ROWS.

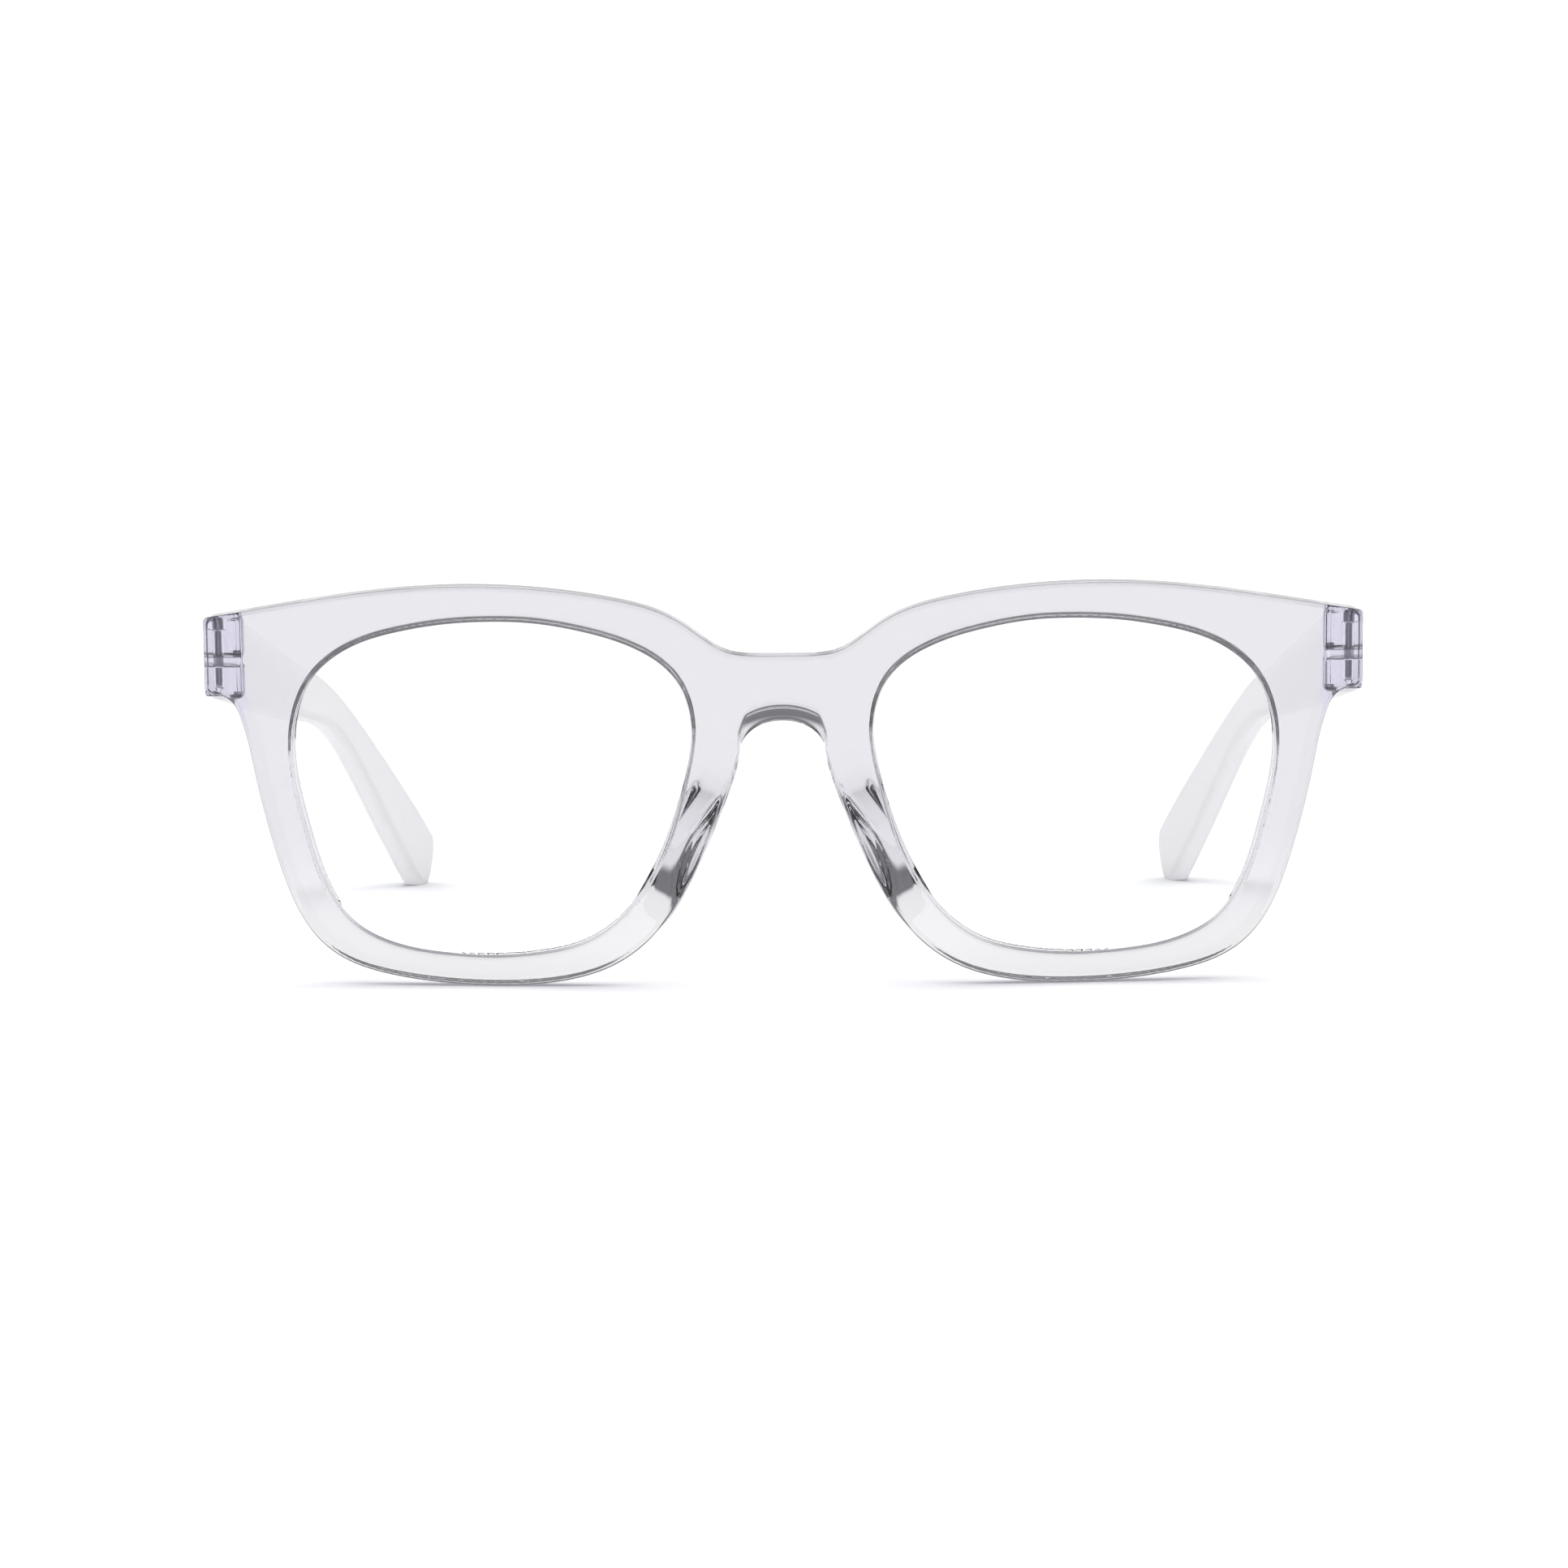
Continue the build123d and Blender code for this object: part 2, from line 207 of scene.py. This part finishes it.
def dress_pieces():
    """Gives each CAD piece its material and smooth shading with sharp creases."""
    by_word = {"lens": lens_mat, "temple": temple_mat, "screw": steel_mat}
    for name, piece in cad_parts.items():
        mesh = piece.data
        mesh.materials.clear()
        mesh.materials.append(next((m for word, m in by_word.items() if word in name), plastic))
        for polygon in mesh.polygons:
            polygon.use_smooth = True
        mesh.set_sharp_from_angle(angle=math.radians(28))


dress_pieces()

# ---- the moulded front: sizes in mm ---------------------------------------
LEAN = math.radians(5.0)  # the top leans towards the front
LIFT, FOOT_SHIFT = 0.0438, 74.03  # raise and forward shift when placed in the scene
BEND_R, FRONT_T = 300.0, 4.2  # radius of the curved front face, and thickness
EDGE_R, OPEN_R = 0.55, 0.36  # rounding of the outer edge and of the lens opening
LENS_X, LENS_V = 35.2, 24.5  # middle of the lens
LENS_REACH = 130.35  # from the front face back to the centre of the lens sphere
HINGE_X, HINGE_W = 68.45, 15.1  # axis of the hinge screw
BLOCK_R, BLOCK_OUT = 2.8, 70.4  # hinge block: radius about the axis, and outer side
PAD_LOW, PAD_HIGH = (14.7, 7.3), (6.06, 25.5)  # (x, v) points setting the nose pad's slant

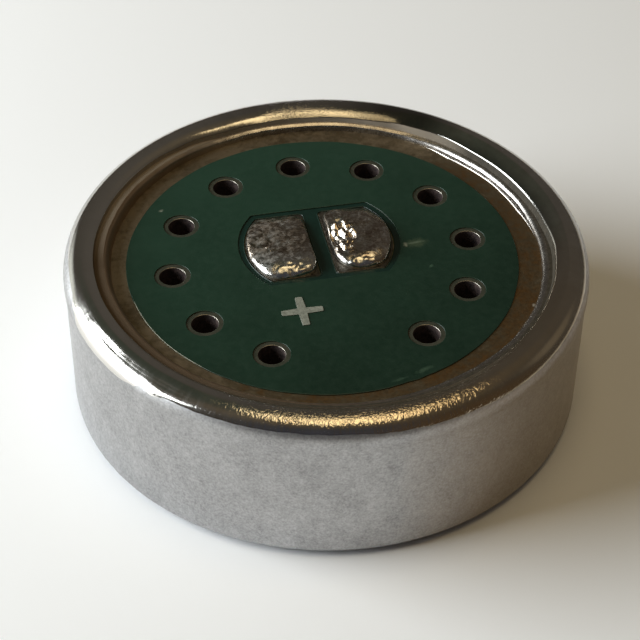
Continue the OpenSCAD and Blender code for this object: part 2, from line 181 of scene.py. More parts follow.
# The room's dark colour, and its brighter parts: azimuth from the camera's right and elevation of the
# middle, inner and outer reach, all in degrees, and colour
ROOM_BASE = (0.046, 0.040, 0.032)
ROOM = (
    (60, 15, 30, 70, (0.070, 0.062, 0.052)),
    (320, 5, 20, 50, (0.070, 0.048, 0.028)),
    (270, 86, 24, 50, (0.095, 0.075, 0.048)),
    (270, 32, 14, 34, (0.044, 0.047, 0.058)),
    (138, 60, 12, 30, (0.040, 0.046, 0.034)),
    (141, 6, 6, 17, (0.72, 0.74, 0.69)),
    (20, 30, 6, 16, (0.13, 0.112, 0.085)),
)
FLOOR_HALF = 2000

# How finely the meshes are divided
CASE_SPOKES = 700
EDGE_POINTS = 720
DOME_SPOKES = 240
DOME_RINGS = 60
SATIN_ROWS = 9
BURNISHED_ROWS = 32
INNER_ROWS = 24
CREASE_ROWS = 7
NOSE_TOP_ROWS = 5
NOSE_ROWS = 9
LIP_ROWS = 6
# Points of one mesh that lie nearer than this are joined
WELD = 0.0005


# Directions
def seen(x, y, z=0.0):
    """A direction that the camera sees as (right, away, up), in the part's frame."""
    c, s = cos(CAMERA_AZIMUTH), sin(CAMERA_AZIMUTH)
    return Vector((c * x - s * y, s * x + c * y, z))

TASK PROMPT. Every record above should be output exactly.

RESPONSE TO THIS TASK.
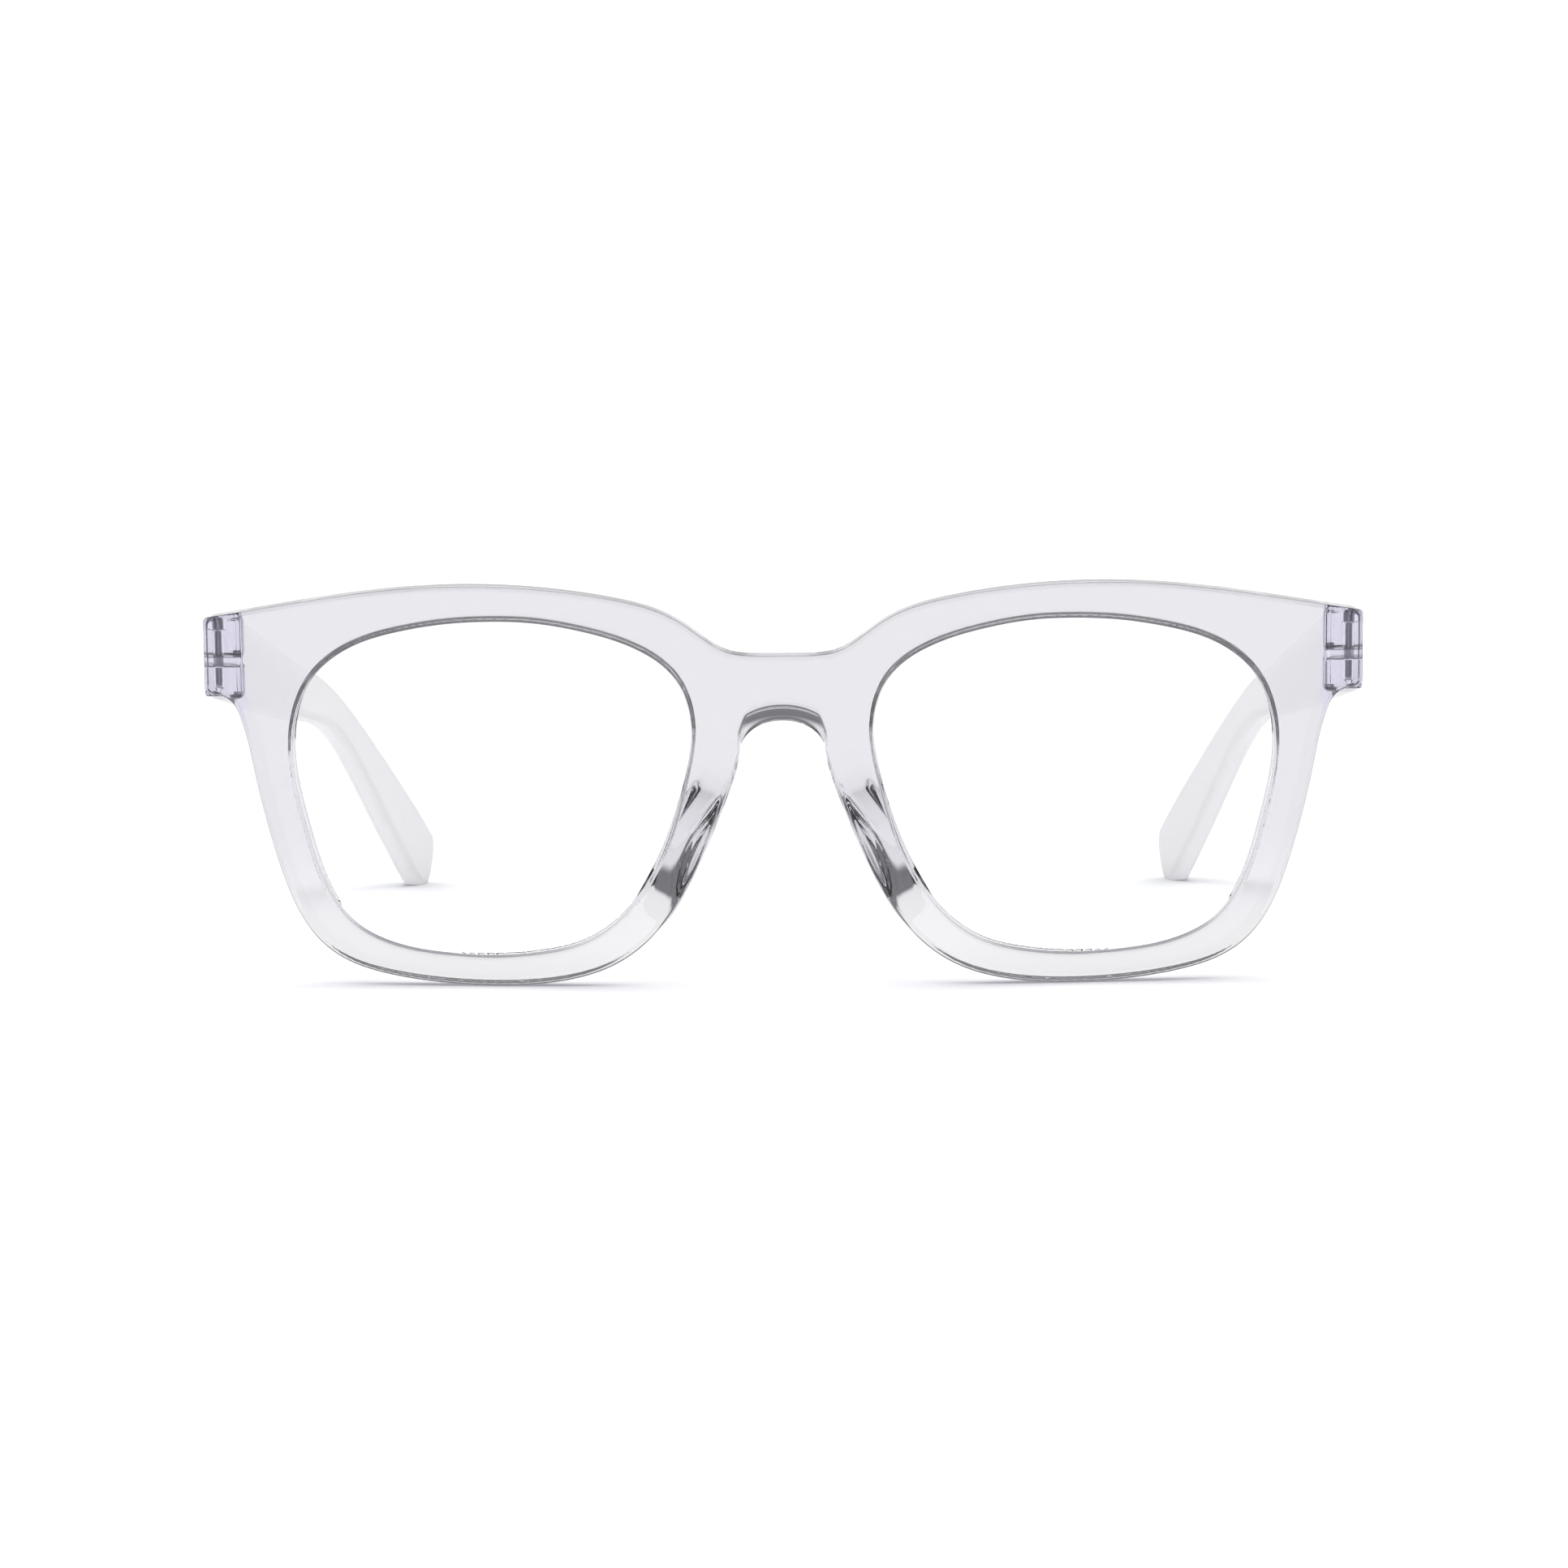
Continue the build123d and Blender code for this object: part 2, from line 207 of scene.py. This part finishes it.
def dress_pieces():
    """Gives each CAD piece its material and smooth shading with sharp creases."""
    by_word = {"lens": lens_mat, "temple": temple_mat, "screw": steel_mat}
    for name, piece in cad_parts.items():
        mesh = piece.data
        mesh.materials.clear()
        mesh.materials.append(next((m for word, m in by_word.items() if word in name), plastic))
        for polygon in mesh.polygons:
            polygon.use_smooth = True
        mesh.set_sharp_from_angle(angle=math.radians(28))


dress_pieces()

# ---- the moulded front: sizes in mm ---------------------------------------
LEAN = math.radians(5.0)  # the top leans towards the front
LIFT, FOOT_SHIFT = 0.0438, 74.03  # raise and forward shift when placed in the scene
BEND_R, FRONT_T = 300.0, 4.2  # radius of the curved front face, and thickness
EDGE_R, OPEN_R = 0.55, 0.36  # rounding of the outer edge and of the lens opening
LENS_X, LENS_V = 35.2, 24.5  # middle of the lens
LENS_REACH = 130.35  # from the front face back to the centre of the lens sphere
HINGE_X, HINGE_W = 68.45, 15.1  # axis of the hinge screw
BLOCK_R, BLOCK_OUT = 2.8, 70.4  # hinge block: radius about the axis, and outer side
PAD_LOW, PAD_HIGH = (14.7, 7.3), (6.06, 25.5)  # (x, v) points setting the nose pad's slant

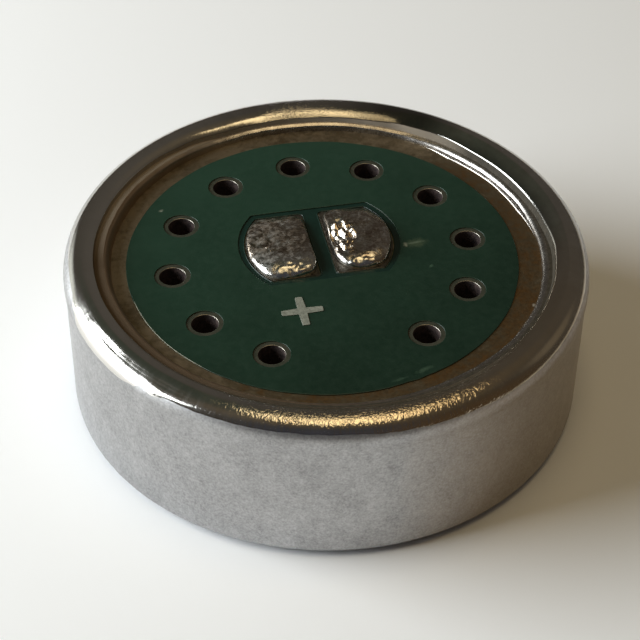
Continue the OpenSCAD and Blender code for this object: part 2, from line 181 of scene.py. More parts follow.
# The room's dark colour, and its brighter parts: azimuth from the camera's right and elevation of the
# middle, inner and outer reach, all in degrees, and colour
ROOM_BASE = (0.046, 0.040, 0.032)
ROOM = (
    (60, 15, 30, 70, (0.070, 0.062, 0.052)),
    (320, 5, 20, 50, (0.070, 0.048, 0.028)),
    (270, 86, 24, 50, (0.095, 0.075, 0.048)),
    (270, 32, 14, 34, (0.044, 0.047, 0.058)),
    (138, 60, 12, 30, (0.040, 0.046, 0.034)),
    (141, 6, 6, 17, (0.72, 0.74, 0.69)),
    (20, 30, 6, 16, (0.13, 0.112, 0.085)),
)
FLOOR_HALF = 2000

# How finely the meshes are divided
CASE_SPOKES = 700
EDGE_POINTS = 720
DOME_SPOKES = 240
DOME_RINGS = 60
SATIN_ROWS = 9
BURNISHED_ROWS = 32
INNER_ROWS = 24
CREASE_ROWS = 7
NOSE_TOP_ROWS = 5
NOSE_ROWS = 9
LIP_ROWS = 6
# Points of one mesh that lie nearer than this are joined
WELD = 0.0005


# Directions
def seen(x, y, z=0.0):
    """A direction that the camera sees as (right, away, up), in the part's frame."""
    c, s = cos(CAMERA_AZIMUTH), sin(CAMERA_AZIMUTH)
    return Vector((c * x - s * y, s * x + c * y, z))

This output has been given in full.